The Human Centipede 3
(Final Sequence)
  (2015)
2 Stars
Directed by Tom Six.
Cast: Dieter Laser, Laurence R. Harvey, Bree Olson, Clayton Rohner, Eric Roberts, Robert LaSardo, Tom Six, Tommy 'Tiny' Lister, Jay Tavare, Carlos Ramirez, Akihiro Kitamura, Jason James, Bill Hutchens.
2015 – 102 minutes
Not Rated (equivalent of an NC-17 for extreme violence, gore and sexual content throughout).
Reviewed by Dustin Putman for TheFrightFile.com, May 27, 2015.
If 2010's "The Human Centipede (First Sequence)" was an unsettling, claustrophobic chamber piece about three travelers meeting a fate worse than death within the antiseptic lair of a mad doctor (Dieter Laser), and 2011's "The Human Centipede 2 (Full Sequence)" was a stark, black-and-white, definitely meta character study of an antisocial parking lot attendant who takes his love of the original "The Human Centipede" to stomach-churning extremes, then purported last entry "The Human Centipede 3 (Final Sequence)" drops the seriousness and aims strictly for satire. Writer-director Tom Six has received a lot of press and plenty of unwarranted negative flack for a franchise that few outside of serious horror buffs have likely bothered to watch. Take away the premise-turned-punchline, however, and what one will find is a taut, even handsome, thriller and a less restrained but undeniably clever and effective follow-up. "The Human Centipede 3 (Final Sequence)" is affecting in its own right, too, but this time there is a smarmy, self-deprecating tone to wade through and even a faint scent of desperation in the air. Six doesn't dare flinch with what he hath wrought, but should he be proud of the rampant sexism he has chosen to add to the equation?

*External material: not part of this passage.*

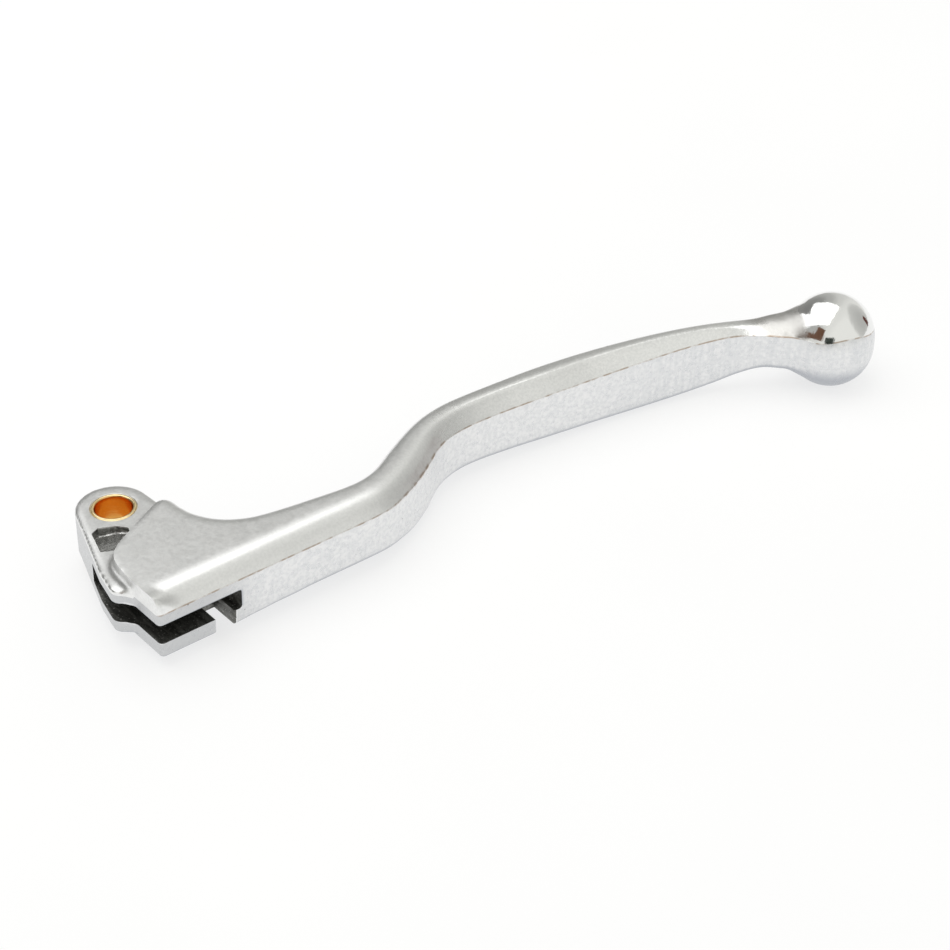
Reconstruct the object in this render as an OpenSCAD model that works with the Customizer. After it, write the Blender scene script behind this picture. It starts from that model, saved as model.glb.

At the sleazy, violent, financially ailing George H.W. Bush State Prison, maniacal warden William Boss (Dieter Laser) and his long-suffering accountant, Dwight Butler (Laurence R. Harvey), are facing termination from Governor Hughes (Eric Roberts) unless they can quickly find a way to turn things around. With an unlicensed doctor (Clayton Rohner) on staff and unruly inmates whom Boss takes great pleasure in torturing, there seems to be little hope for the future until Dwight comes to Boss with the previous two "The Human Centipede" films in hand and a foolproof idea on how to deter the crime rate. Simply put, they will construct a prison-wide, slightly amended human centipede, each convict sewn anus to mouth in such a way that when their sentence is up they will be able to walk free with no more than slight scarring around their lips and backside. The lifers and death-row population, however, won't be so lucky with what Boss has in store for them.

"The Human Centipede 3 (Final Sequence)" is pure insanity, a bonkers excursion into the depths of torture, degradation and ugliness. If there is an element strong enough to almost make the entire film worth recommending, it is Dieter Laser's unforgettable performance, an unhinged fireworks display of psychologically twisted inhumanity that he plays, at all times, to the rafters. Laser's William Boss is as vivid a villain as the very different one he portrayed in "The Human Centipede (First Sequence)," a screaming, sex-crazed, cigar-chomping lunatic who nibbles from a jar of fried clitorises and castrates a prisoner just so he can cook his testicles for lunch. He addresses his cute secretary, Daisy (Bree Olson), by "Tits" and threatens her job by forcing her into humiliating sex acts. Boss is crazy enough that it is plausible that he would objectify poor Daisy to such a sickening degree—and rest assured her treatment only gets worse from there—but at a certain point director Tom Six has to be held accountable for the images and ideas he splatters onto the screen. His perverse joy in sinking as low as he can possibly imagine gradually wears out its welcome. Ruminating on the film after the fact, there are things worth admiring—cinematographer David Meadows shoots the heck of the picture, and Laser's turn is the work of a frightening genius—but also a level of vicious pessimism coursing through its veins that has nothing to do with the grisly story being told and everything to do with the filmmaker at the helm.